*Written problem*: From the listing below, copy every line with the word "axes".

*Material*:
--------------------------------------------------

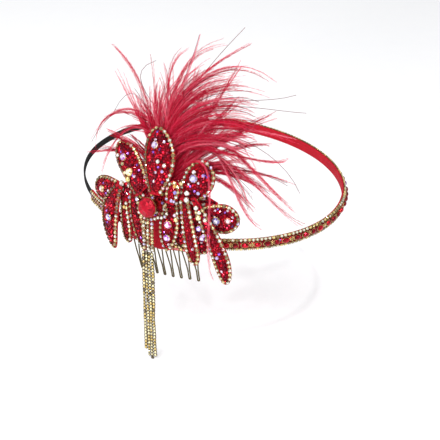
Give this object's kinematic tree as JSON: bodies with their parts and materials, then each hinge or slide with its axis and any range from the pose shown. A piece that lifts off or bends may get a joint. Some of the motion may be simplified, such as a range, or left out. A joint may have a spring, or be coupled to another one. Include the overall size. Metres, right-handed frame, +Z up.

--------------------------------------------------

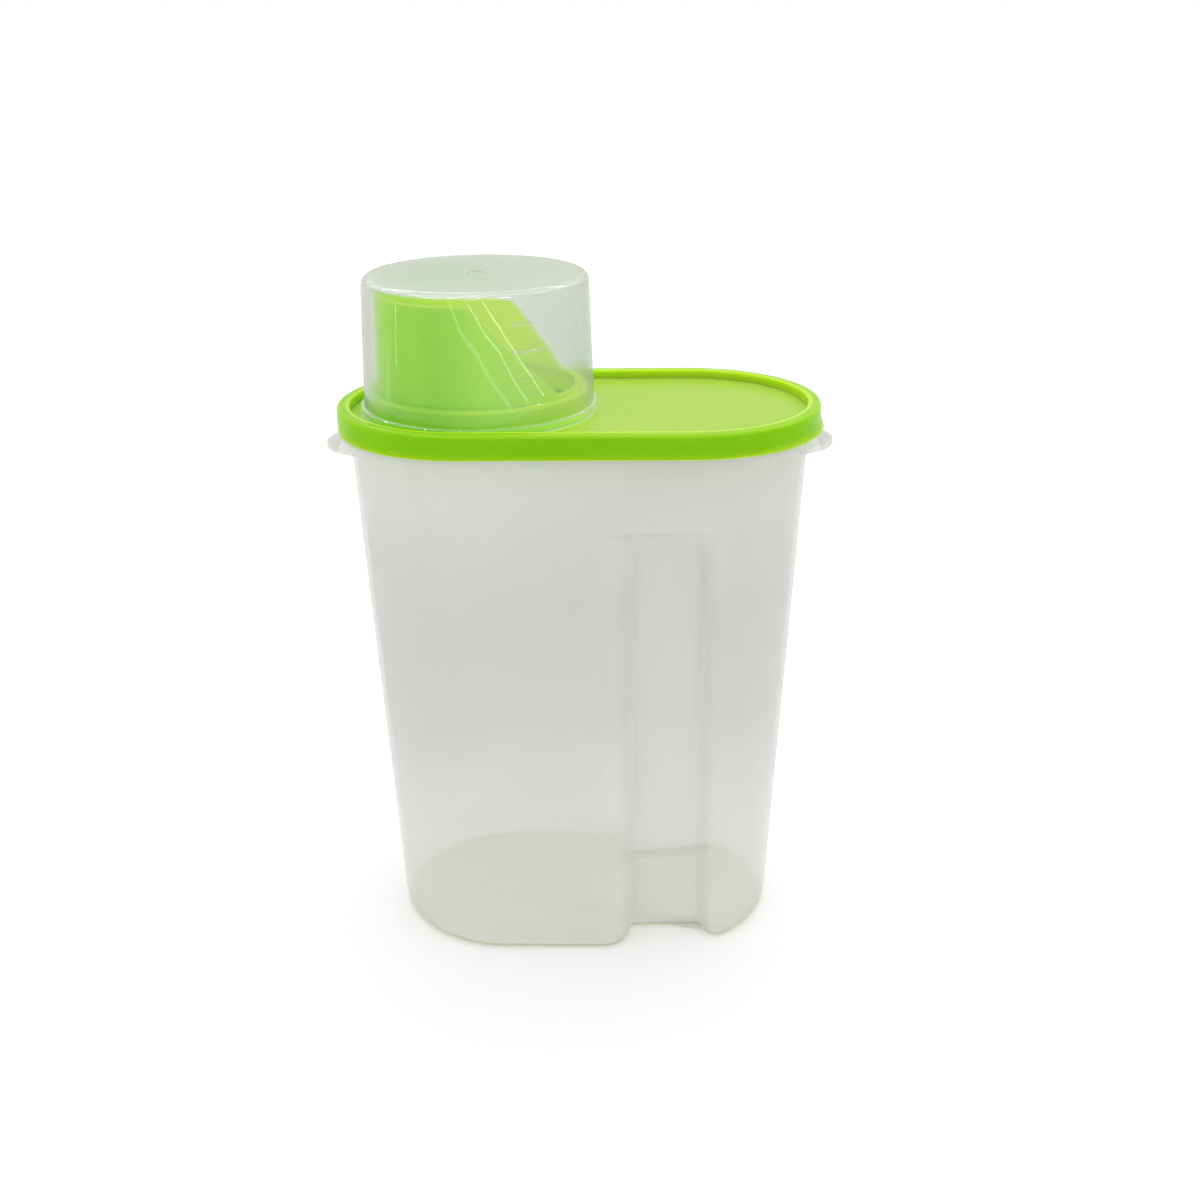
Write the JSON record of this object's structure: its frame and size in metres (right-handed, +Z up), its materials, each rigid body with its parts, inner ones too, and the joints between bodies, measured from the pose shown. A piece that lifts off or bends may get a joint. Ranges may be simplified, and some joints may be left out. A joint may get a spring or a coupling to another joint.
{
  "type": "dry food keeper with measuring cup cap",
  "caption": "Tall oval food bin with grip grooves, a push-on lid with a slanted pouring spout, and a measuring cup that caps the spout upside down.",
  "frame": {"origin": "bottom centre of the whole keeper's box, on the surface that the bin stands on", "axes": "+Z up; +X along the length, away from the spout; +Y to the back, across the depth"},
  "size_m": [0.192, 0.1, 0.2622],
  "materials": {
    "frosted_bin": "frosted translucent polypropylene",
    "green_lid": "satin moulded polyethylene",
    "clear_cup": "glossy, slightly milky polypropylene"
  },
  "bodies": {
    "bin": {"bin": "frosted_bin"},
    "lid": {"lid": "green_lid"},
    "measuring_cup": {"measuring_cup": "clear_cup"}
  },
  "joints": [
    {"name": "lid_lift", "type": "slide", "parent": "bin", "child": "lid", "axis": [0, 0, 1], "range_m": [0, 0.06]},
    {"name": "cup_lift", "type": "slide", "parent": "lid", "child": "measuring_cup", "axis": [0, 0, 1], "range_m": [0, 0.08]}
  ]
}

--------------------------------------------------

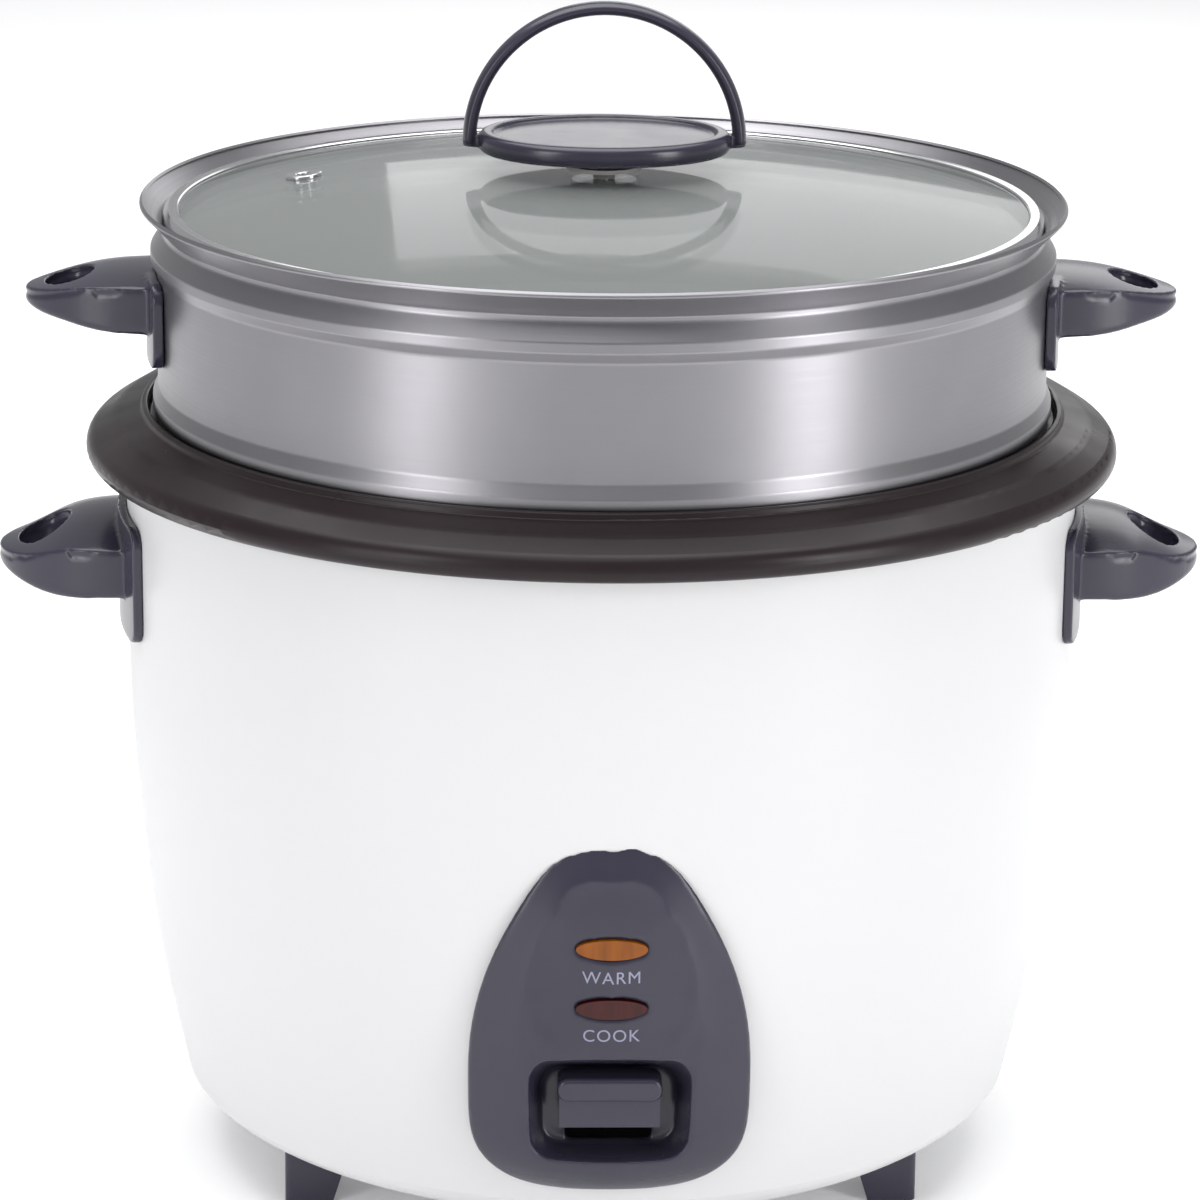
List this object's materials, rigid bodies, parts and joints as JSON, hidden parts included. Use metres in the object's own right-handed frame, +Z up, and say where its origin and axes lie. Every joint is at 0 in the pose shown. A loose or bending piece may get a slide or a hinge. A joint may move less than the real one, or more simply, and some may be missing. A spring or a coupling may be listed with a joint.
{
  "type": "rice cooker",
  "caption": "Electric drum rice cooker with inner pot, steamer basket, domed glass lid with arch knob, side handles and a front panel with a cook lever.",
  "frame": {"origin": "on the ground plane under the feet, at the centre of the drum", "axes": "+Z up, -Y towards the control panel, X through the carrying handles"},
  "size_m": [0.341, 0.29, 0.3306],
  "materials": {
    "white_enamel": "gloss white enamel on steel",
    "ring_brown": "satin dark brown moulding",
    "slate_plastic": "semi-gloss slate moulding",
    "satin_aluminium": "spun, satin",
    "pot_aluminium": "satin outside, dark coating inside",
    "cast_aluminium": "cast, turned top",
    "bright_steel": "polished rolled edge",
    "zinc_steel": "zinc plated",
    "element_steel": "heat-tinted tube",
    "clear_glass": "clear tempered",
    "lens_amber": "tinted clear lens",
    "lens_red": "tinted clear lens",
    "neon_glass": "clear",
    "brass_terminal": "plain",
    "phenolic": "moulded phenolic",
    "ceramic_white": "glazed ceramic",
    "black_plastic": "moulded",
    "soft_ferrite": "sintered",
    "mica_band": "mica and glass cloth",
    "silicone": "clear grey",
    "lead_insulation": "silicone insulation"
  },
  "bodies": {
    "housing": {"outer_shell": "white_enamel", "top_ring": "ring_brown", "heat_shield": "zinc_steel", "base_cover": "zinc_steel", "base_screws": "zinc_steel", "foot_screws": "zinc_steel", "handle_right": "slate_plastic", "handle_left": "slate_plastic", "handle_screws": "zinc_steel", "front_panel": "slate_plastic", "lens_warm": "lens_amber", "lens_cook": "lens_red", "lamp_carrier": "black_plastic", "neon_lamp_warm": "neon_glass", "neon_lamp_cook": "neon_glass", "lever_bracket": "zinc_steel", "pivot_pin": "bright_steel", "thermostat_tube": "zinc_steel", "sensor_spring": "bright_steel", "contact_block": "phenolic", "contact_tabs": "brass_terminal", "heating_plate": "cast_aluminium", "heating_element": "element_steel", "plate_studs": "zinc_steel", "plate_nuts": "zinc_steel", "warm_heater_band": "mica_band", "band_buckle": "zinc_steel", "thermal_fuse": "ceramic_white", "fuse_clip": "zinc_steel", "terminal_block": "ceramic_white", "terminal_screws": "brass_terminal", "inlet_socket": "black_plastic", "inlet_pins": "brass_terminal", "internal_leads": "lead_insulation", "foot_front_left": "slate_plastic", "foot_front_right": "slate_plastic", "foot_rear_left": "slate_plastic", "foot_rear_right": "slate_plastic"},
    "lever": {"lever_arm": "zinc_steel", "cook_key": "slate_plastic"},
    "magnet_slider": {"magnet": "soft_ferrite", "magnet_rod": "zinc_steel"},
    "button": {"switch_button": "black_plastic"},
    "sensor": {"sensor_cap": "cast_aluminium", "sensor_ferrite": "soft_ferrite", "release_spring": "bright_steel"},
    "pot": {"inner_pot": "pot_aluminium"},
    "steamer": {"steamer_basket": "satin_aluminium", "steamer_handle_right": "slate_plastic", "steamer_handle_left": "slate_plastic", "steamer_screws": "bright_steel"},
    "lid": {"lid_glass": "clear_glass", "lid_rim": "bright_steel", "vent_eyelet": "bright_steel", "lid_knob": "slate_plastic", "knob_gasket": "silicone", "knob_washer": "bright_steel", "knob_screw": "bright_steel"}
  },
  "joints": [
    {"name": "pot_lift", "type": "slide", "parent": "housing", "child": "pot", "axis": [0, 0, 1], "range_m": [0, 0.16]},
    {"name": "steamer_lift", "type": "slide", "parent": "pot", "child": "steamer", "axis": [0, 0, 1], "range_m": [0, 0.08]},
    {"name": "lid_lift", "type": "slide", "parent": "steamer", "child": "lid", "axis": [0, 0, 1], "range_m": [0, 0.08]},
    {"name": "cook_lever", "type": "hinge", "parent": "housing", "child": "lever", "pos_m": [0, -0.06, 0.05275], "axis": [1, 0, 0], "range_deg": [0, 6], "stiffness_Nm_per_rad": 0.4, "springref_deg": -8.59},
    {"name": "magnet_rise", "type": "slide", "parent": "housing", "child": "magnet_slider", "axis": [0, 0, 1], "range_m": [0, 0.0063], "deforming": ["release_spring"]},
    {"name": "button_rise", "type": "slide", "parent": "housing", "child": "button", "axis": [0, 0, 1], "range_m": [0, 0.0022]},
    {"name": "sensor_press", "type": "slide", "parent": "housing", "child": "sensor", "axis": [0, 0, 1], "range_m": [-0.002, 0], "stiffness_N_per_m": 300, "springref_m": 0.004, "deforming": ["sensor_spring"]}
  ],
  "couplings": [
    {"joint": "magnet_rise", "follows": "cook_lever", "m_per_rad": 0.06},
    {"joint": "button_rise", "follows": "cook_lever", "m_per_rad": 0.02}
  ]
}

--------------------------------------------------

*Solution to this exercise*:
  "frame": {"origin": "bottom centre of the whole keeper's box, on the surface that the bin stands on", "axes": "+Z up; +X along the length, away from the spout; +Y to the back, across the depth"},
List this object's materials, rigid bodies, parts and joints as JSON, hidden parts included. Use metres in the object's own right-handed frame, +Z up, and say where its origin and axes lie. Every joint is at 0 in the pose shown. A loose or bending piece may get a slide or a hinge. A joint may move less than the real one, or more simply, and some may be missing. A spring or a coupling may be listed with a joint.
  "frame": {"origin": "on the ground plane under the feet, at the centre of the drum", "axes": "+Z up, -Y towards the control panel, X through the carrying handles"},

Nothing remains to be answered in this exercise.